Supplied records:
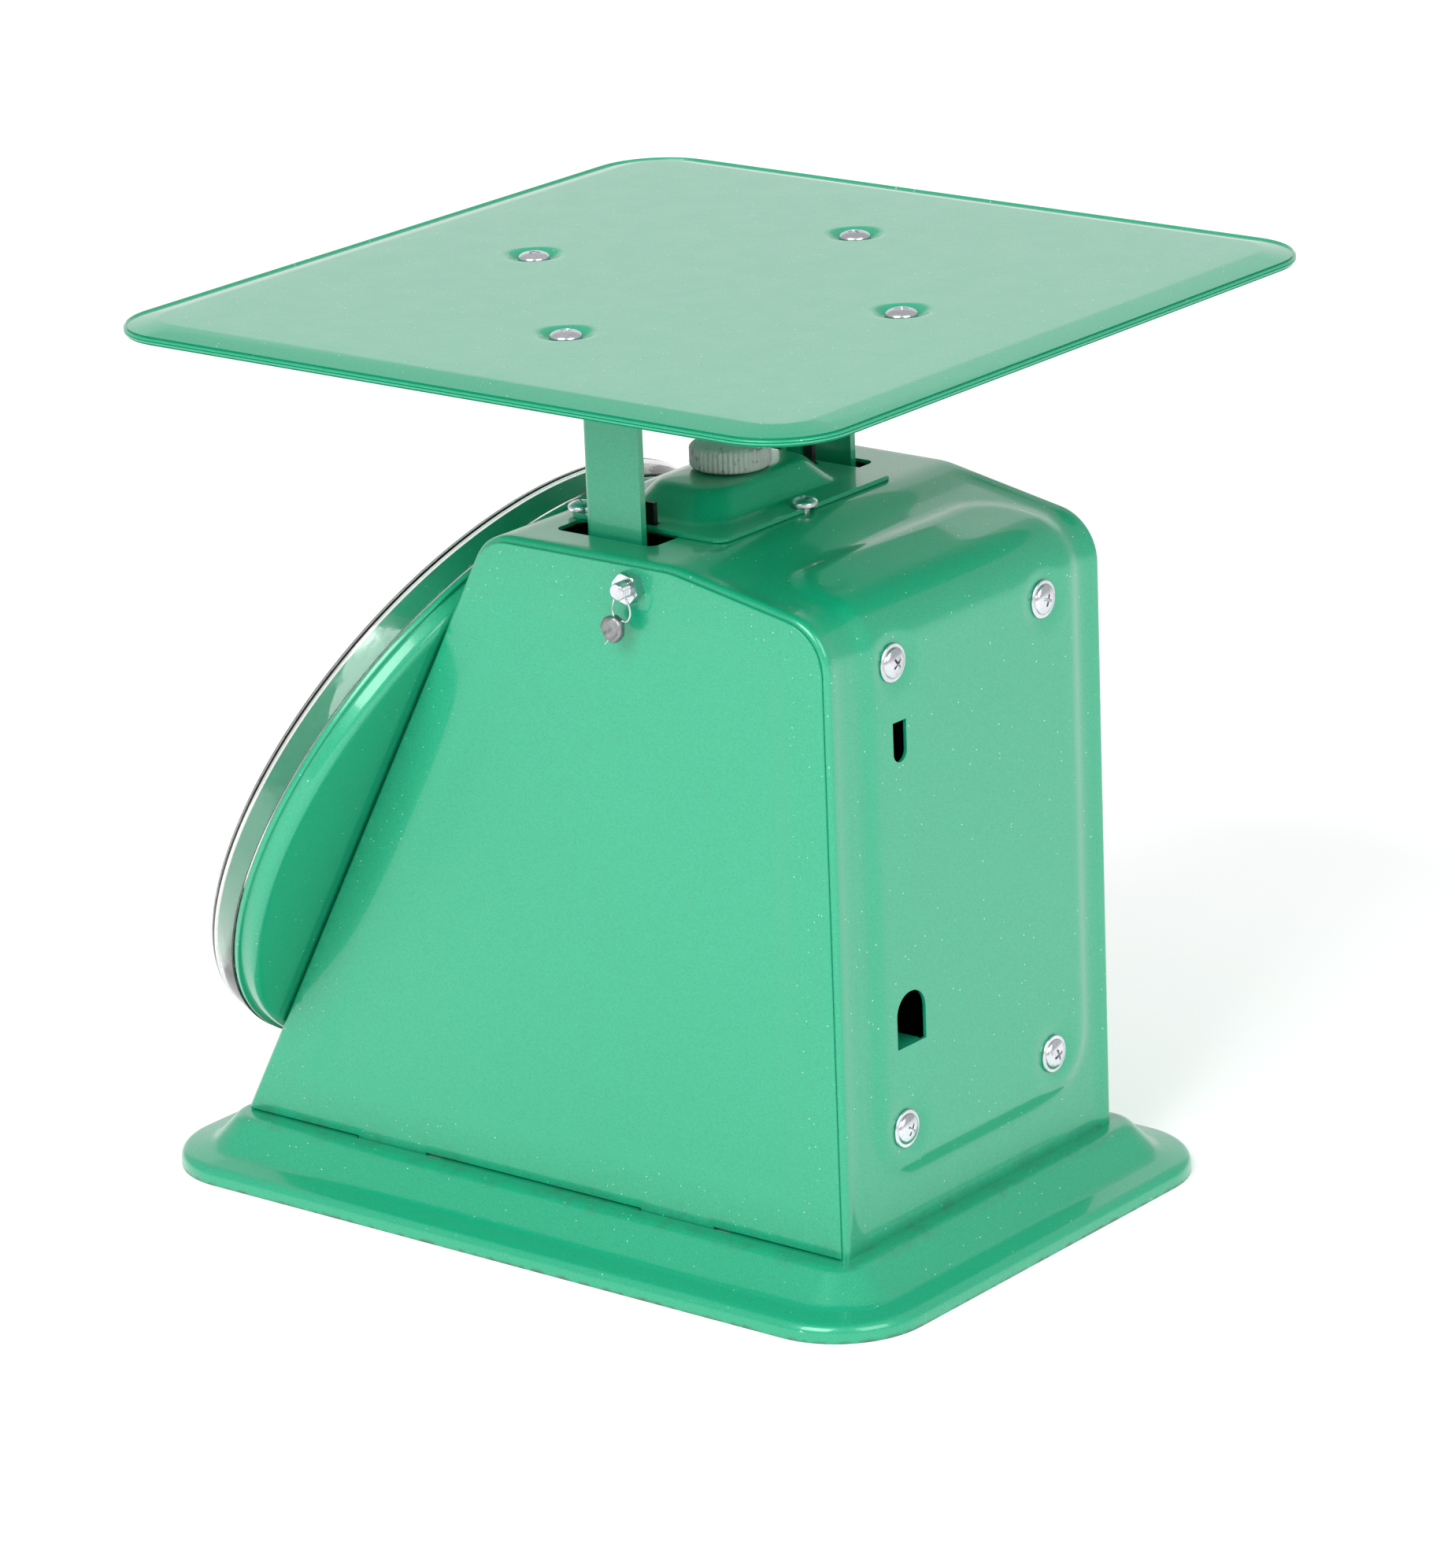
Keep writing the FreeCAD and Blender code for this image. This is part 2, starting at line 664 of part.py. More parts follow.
==
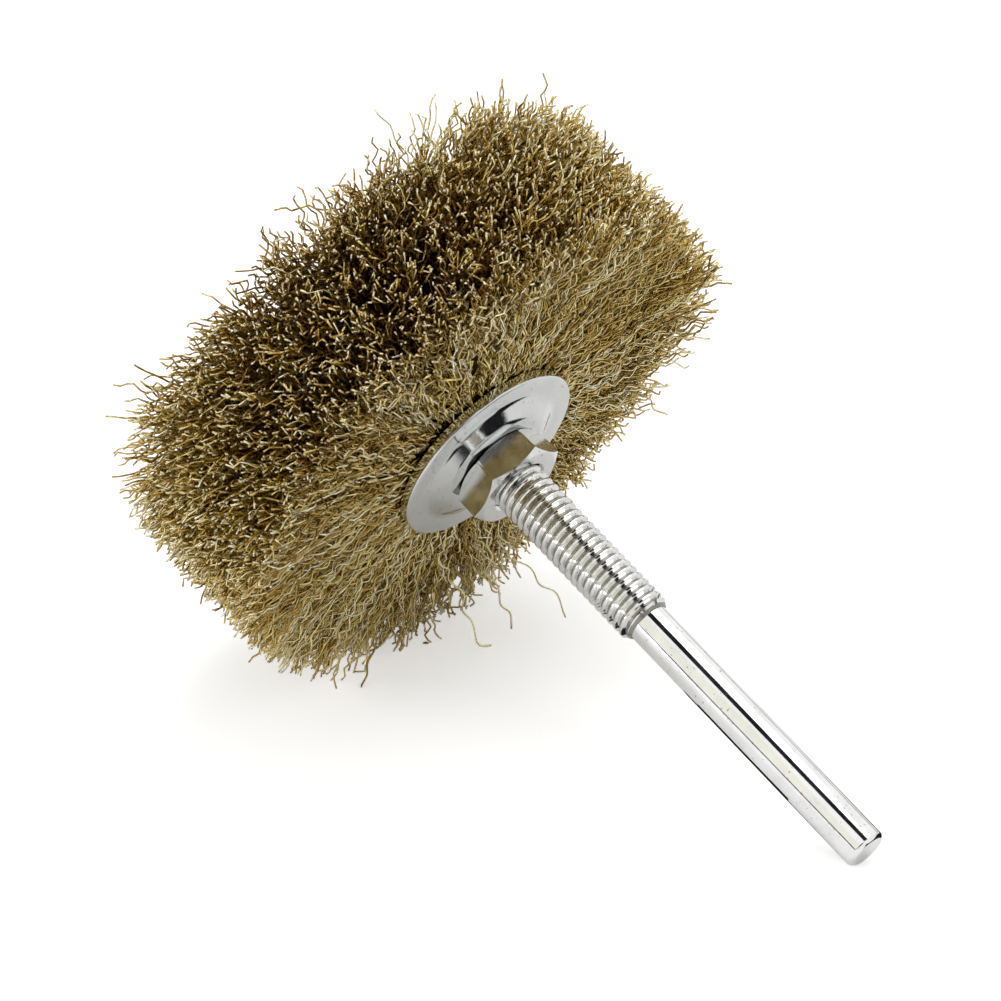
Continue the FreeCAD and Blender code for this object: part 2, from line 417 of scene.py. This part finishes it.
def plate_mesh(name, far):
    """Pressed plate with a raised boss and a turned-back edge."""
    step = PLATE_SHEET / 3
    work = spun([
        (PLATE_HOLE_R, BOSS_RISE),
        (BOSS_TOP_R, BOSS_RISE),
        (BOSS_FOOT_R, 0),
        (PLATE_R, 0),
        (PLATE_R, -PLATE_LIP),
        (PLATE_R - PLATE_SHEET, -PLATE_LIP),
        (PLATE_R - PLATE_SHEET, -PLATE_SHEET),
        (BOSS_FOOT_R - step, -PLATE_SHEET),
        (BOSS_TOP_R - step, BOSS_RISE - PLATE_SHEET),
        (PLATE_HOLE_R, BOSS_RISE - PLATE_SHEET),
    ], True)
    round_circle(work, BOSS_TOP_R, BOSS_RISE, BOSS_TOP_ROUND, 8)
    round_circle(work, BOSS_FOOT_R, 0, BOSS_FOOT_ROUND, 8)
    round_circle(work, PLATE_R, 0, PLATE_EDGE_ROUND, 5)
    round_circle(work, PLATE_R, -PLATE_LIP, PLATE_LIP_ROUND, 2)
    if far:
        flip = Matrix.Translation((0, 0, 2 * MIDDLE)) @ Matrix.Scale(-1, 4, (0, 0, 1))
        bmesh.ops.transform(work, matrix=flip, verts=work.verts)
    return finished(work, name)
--
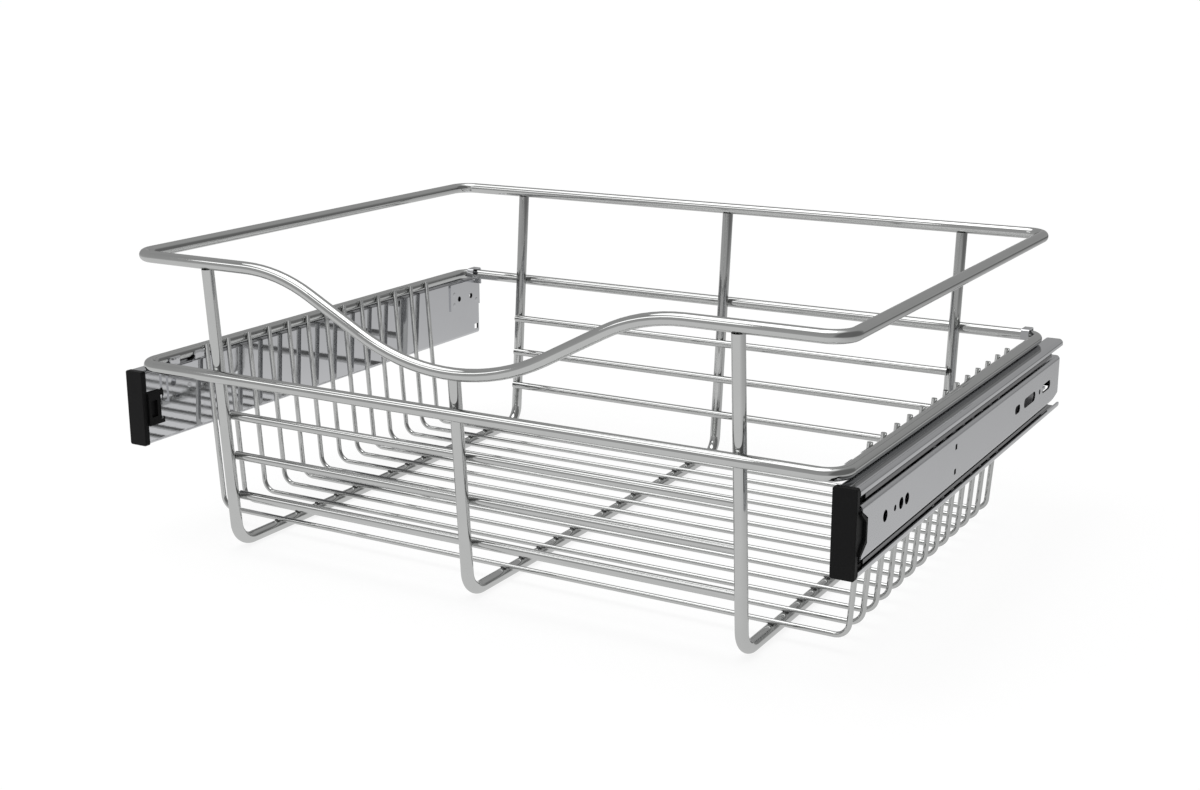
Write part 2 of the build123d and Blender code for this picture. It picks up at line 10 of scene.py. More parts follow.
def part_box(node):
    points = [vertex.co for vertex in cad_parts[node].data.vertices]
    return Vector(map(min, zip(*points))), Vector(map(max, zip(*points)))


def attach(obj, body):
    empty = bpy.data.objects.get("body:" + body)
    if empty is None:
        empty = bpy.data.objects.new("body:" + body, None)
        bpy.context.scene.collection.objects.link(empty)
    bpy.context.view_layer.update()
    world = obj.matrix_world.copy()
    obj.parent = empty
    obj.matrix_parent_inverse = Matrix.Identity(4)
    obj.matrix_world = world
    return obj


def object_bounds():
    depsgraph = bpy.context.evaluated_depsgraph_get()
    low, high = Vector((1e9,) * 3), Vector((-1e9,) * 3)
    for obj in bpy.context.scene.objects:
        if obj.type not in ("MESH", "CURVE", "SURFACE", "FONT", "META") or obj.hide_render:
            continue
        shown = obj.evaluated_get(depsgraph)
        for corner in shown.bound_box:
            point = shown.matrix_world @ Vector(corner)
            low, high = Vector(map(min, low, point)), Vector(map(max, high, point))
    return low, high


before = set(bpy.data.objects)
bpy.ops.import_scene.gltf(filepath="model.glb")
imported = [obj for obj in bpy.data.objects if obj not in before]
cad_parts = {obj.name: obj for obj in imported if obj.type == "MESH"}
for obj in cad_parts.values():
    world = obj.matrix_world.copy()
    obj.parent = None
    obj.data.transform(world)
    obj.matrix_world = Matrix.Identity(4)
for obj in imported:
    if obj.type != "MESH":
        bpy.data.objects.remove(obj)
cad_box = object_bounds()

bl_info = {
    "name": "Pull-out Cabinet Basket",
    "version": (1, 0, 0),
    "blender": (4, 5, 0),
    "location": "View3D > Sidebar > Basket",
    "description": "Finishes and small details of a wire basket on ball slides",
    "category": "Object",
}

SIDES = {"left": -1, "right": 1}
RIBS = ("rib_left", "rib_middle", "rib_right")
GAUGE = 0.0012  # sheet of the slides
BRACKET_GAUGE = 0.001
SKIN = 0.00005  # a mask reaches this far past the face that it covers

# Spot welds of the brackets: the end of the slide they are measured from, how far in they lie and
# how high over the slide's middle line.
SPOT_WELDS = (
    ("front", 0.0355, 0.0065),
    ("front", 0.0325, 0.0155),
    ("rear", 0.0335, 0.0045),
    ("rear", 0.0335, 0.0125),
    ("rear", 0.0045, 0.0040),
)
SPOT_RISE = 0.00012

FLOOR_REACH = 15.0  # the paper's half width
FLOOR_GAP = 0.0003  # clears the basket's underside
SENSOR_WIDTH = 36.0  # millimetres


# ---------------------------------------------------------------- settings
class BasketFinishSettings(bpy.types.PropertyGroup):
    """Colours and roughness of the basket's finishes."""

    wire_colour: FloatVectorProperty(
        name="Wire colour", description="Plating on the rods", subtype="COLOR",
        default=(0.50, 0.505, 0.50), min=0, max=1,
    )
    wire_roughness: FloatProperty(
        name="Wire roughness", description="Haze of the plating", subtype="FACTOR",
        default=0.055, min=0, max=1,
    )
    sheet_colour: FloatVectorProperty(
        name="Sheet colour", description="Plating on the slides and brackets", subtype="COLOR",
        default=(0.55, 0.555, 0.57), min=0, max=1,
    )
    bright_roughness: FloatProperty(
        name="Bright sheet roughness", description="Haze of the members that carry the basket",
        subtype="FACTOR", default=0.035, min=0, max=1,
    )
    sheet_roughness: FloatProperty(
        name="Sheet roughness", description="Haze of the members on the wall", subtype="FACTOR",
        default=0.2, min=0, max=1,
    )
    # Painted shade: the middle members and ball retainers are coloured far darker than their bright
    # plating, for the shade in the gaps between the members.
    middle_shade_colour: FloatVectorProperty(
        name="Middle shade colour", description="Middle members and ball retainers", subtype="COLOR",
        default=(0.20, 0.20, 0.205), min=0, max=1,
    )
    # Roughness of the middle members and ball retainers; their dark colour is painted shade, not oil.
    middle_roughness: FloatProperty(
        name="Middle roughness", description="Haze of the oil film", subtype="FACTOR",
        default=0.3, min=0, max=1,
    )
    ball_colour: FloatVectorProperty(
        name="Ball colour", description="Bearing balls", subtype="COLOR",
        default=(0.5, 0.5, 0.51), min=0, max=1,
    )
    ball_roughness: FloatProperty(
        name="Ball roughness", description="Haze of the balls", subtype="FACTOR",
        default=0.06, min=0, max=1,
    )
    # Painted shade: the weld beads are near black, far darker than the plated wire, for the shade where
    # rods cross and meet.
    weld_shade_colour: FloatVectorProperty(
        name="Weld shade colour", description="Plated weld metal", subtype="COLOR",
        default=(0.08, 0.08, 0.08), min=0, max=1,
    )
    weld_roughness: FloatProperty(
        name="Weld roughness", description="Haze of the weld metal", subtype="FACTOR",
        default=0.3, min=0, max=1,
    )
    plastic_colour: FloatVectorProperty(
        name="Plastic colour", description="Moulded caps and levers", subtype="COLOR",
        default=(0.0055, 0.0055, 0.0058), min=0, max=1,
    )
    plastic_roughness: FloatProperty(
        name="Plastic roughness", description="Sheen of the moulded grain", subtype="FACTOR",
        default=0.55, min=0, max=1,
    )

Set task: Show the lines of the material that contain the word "depsgraph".

Problem solution:
    depsgraph = bpy.context.evaluated_depsgraph_get()
        shown = obj.evaluated_get(depsgraph)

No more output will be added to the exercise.